Puis, le romancier, dans sa deuxième partie, s'attarde sur le duo Piotr/Kotik, avant qu'ils n'arrivent à Valaam, leur amitié, leur force malgré leur jeunesse. Tout n'est pas dit, et il faut deviner des traits de caractère, des conséquences de leur situation de mutilés de guerre, Michel Jullien parie sur l'intelligence du lecteur. Il continue sur le même rythme, le même style littéraire, qui, parfois, induit quelques longueurs, car je le disais plus haut, pour bien en profiter, il faut tout lire, prendre son temps, ce ne sont pas des longueurs rédhibitoires, elles participent à la bonne compréhension de la vie des deux jeunes hommes dans le monastère.
Cent-vingt pages qui peuvent prendre un peu de temps (avec en prime un court dossier sur l'île de Valaam et Natalia Mekline), mais qui sont d'une grande beauté, qui peuvent déplaire, mais qui, lorsque le lecteur s'y retrouve lui donnent une grande joie, un plaisir de lecture indéniable.
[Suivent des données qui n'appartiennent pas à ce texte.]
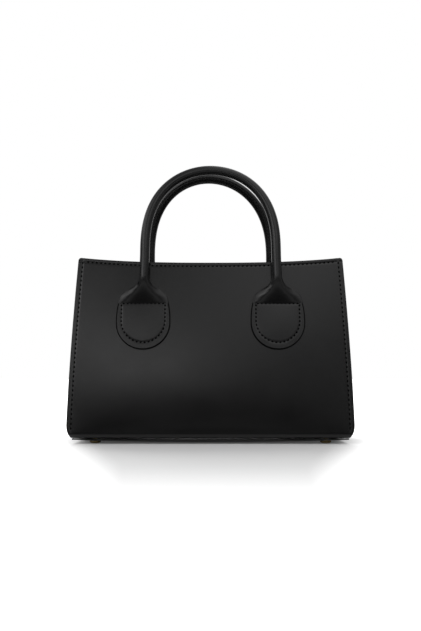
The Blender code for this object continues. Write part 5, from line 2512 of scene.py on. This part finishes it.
@dataclass
class Studio:
    """Floor, backdrop, light and camera."""

    lens: float = 45.5
    camera_place: Triple = (0.0, -0.8025, 0.068)
    camera_pitch: float = 4.0
    lamp_place: Triple = (-0.35, 1.0, 1.06)
    lamp_size: float = 1.4
    lamp_power: float = 15.7
    sky_lights: tuple[SkyLight, ...] = (
        SkyLight((-0.66, -0.50, 0.56), 0.20, 0.56, 0.7),
        SkyLight((-0.50, -0.77, 0.38), 0.06, 0.32, 0.9),
        SkyLight((-0.115, -0.955, 0.268), 0.02, 0.14, 0.42),
    )
    # The floor's glow to the camera: full far from the bag, and the low glow of the painted shade
    # round its foot.
    glow: float = 0.91
    painted_shade_glow: float = 0.06

    def camera(self) -> None:
        """The camera at the photograph's angle."""
        data = bpy.data.cameras.new("camera")
        data.sensor_width = 36.0
        data.lens = self.lens
        data.clip_start = 0.01
        item = bpy.data.objects.new("camera", data)
        bpy.context.scene.collection.objects.link(item)
        item.location = self.camera_place
        item.rotation_euler = (math.radians(90.0 + self.camera_pitch), 0.0, 0.0)
        bpy.context.scene.camera = item

    def lamp(self) -> None:
        """A soft square lamp behind and over the bag, whose shadow falls towards the camera."""
        data = bpy.data.lights.new("back_light", "AREA")
        data.shape = "RECTANGLE"
        data.size = data.size_y = self.lamp_size
        data.energy = self.lamp_power
        item = bpy.data.objects.new("back_light", data)
        bpy.context.scene.collection.objects.link(item)
        item.location = self.lamp_place
        item.rotation_euler = (-Vector(self.lamp_place)).to_track_quat("-Z", "Y").to_euler()
        item.visible_glossy = False

    def dome(self, w: Wiring, parts: bpy.types.NodeOutputs) -> Socket:
        """The level of the soft dome, which starts over a slanting edge and fades to the right.

        Args:
            w: The world's wiring.
            parts: The X, Y and Z of the direction that is seen.

        Returns:
            The level in that direction.
        """
        tilt = w.math("MULTIPLY_ADD", parts["X"], 0.196, parts["Z"])
        edge = w.ramp(tilt, 0.165, 0.205, 0.0, 0.58)
        aside = w.math("MULTIPLY_ADD", parts["X"], -0.656, 1.0)
        over = w.math("SUBTRACT", parts["Z"], 0.33)
        reach = w.length(w.add("CombineXYZ", {"X": parts["X"], "Y": over}).outputs[0])
        slope = w.math("SUBTRACT", parts["Z"], 0.342)
        near = w.math("MULTIPLY", w.ramp(reach, 0.38, 0.84, 56.0, 0.0), slope)
        twist = w.math("MULTIPLY_ADD", near, parts["X"], 1.0)
        twist = w.math("MINIMUM", w.math("MAXIMUM", twist, 0.4), 1.9)
        skirting = w.ramp(parts["Z"], -0.02, 0.09, 0.09, 0.013)
        return w.math("MULTIPLY_ADD", w.math("MULTIPLY", edge, aside), twist, skirting)

    def world(self) -> None:
        """White to the camera; for light and gloss a dome with soft lights and a bright rear."""
        world = bpy.data.worlds.new("studio")
        world.use_nodes = True
        bpy.context.scene.world = world
        w = Wiring(world.node_tree)
        coords = w.coords("Generated")
        parts = w.split(coords)
        level = self.dome(w, parts)
        for light in self.sky_lights:
            away = w.distance(coords, light.towards)
            level = w.math("ADD", level, w.ramp(away, light.near, light.far, light.level, 0.0))
        leftwards = w.math("MULTIPLY_ADD", parts["X"], -0.5, 1.0)
        rear = w.math("MULTIPLY", w.ramp(parts["Y"], 0.35, 0.95, 0.0, 0.65), leftwards)
        level = w.math("ADD", level, rear)
        seen = w.add("LightPath", {}).outputs["Is Camera Ray"]
        background = world.node_tree.nodes["Background"].inputs
        w.feed(background["Strength"], w.add("Mix", {0: seen, 2: level, 3: 1.0}).outputs[0])
        background["Color"].default_value = (1.0, 1.0, 1.0, 1.0)

    def floor(self) -> None:
        """A wide pale floor: dark to glossy rays round the bag, a painted reflection, and glowing to
        the camera least round the bag, a painted shade.
        """
        bpy.ops.object.select_all(action="DESELECT")
        bpy.ops.mesh.primitive_plane_add(size=12.0, location=(0.0, 0.0, 0.0))
        item = bpy.context.active_object
        item.name = "floor"
        material = bpy.data.materials.new("pale_floor")
        material.use_nodes = True
        w = Wiring(material.node_tree)
        shader = material.node_tree.nodes["Principled BSDF"].inputs
        shader["Roughness"].default_value = 0.9
        shader["Specular IOR Level"].default_value = 0.0
        shader["Emission Color"].default_value = (1.0, 1.0, 1.0, 1.0)
        rays = w.add("LightPath", {}).outputs
        place = w.coords("Object")
        reach = w.length(w.mapped(place, Scale=(0.35, 1.0, 1.0)))
        # Painted reflection: to glossy rays the floor is dark from a few centimetres round the bag
        # outwards, easing to about half as dark far away, so the leather reflects darkness there.
        close, wide = w.ramp(reach, 0.07, 0.12, 0.0, 1.0), w.ramp(reach, 0.25, 0.90, 1.0, 0.45)
        painted_dark_reflection = w.math("MULTIPLY", w.math("MULTIPLY", close, wide), rays["Is Glossy Ray"])
        w.feed(shader["Base Color"], w.blend(painted_dark_reflection, (0.86, 0.86, 0.86), (0.02, 0.02, 0.02)))
        # Painted shade, partly real: the lamp's shadow is real, but the camera glow stays low in a
        # patch round the bag that narrows away from it front and back, so this patch sets where the
        # shadow shows and ends.
        spot = w.split(place)
        beside = w.math("ABSOLUTE", w.math("SUBTRACT", spot["X"], 0.003))
        beside = w.math("MULTIPLY_ADD", w.math("ABSOLUTE", spot["Y"]), 0.25, beside)
        sides, ends = w.ramp(beside, 0.118, 0.185, 0.0, 1.0), w.ramp(reach, 0.20, 0.62, 0.0, 1.0)
        outside_painted_shade = w.math("MAXIMUM", sides, ends)
        glow = w.math("MULTIPLY_ADD", outside_painted_shade, self.glow, self.painted_shade_glow)
        w.feed(shader["Emission Strength"], w.math("MULTIPLY", rays["Is Camera Ray"], glow))
        item.data.materials.append(material)

    def build(self) -> None:
        """Set up the studio."""
        self.camera()
        self.floor()
        self.world()
        self.lamp()
        log.info("studio set up")


def main() -> None:
    """Build the studio and the bag, one sub-assembly after another."""
    logging.basicConfig(level=logging.INFO, format="%(name)s: %(message)s")
    bpy.context.scene.view_settings.view_transform = "Standard"
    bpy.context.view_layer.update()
    Studio().build()
    for side in Side:
        WallAssembly(side).build()
    for hand in Hand:
        GussetAssembly(hand).build()
    BaseAssembly().build()
    PocketAssembly().build()
    SnapAssembly().build()
    for side in Side:
        HandleAssembly(side).build()


if __name__ == "__main__":
    main()
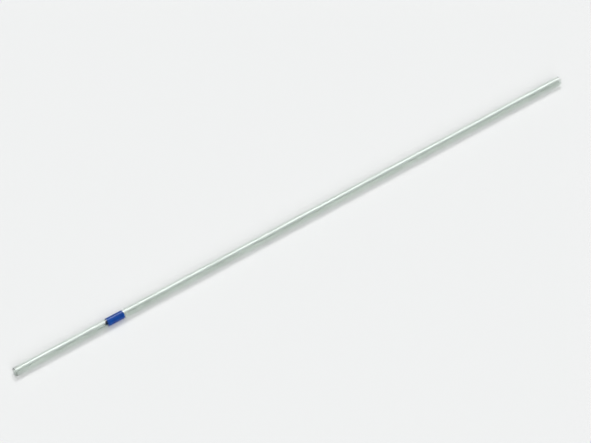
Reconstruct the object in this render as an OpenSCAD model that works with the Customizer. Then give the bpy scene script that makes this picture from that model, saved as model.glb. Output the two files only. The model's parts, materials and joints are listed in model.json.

Sans doute y aura-t-il des critiques plus objectives, plus construites que ma recension, mais je me suis totalement, et dès le début , laissé emporter d'abord par cette écriture si particulière, si belle, puis par le contexte et enfin par Piotr et Kotik. Comment aurais-je pu résister à un texte qui débute comme ça -avec cette première phrase que j'ai relue plusieurs fois, me demandant pourquoi elle était construite ainsi et finalement la trouvant parfaite ?
"A ce point que, de bonne foi, on n'aurait pu prétendre à un hasard. En effet, on vit sortir un mutilé de sa cellule, héros de l'île parmi d'autres, diminué sous le fessier avec un déhanchement inoubliable, une espèce de pendule volontaire, le corps oscillant d'avant en arrière à chacun de ses pas qu'il effectuait sur les mains, agile, plutôt souple et sans que rien ne pesât, les épaules comme elles travaillent aux arceaux, un magnétisme terrien, à peine empesé, les deux bras enroulés dans un fichu de laine, les paumes servant de talon, le poignet efficace, en soutènement, actif, un grand moignon, à lui tout seul se balançant entre deux foulées, le buste qu'il envoyait au sol comme un plot, une potiche mobile avec un peu de poussière flottant autour des hanches à chaque nouvelle tombée, un bassin qui servait de bollard." (p.11)
Alors, comment résister ? Et la suite est aussi réjouissante. Vive la préciosité -des imparfaits du subjonctif, des mots peu usités, des tournures de phrases osées- dont je parlais plus haut lorsqu'elle sert un texte si beau.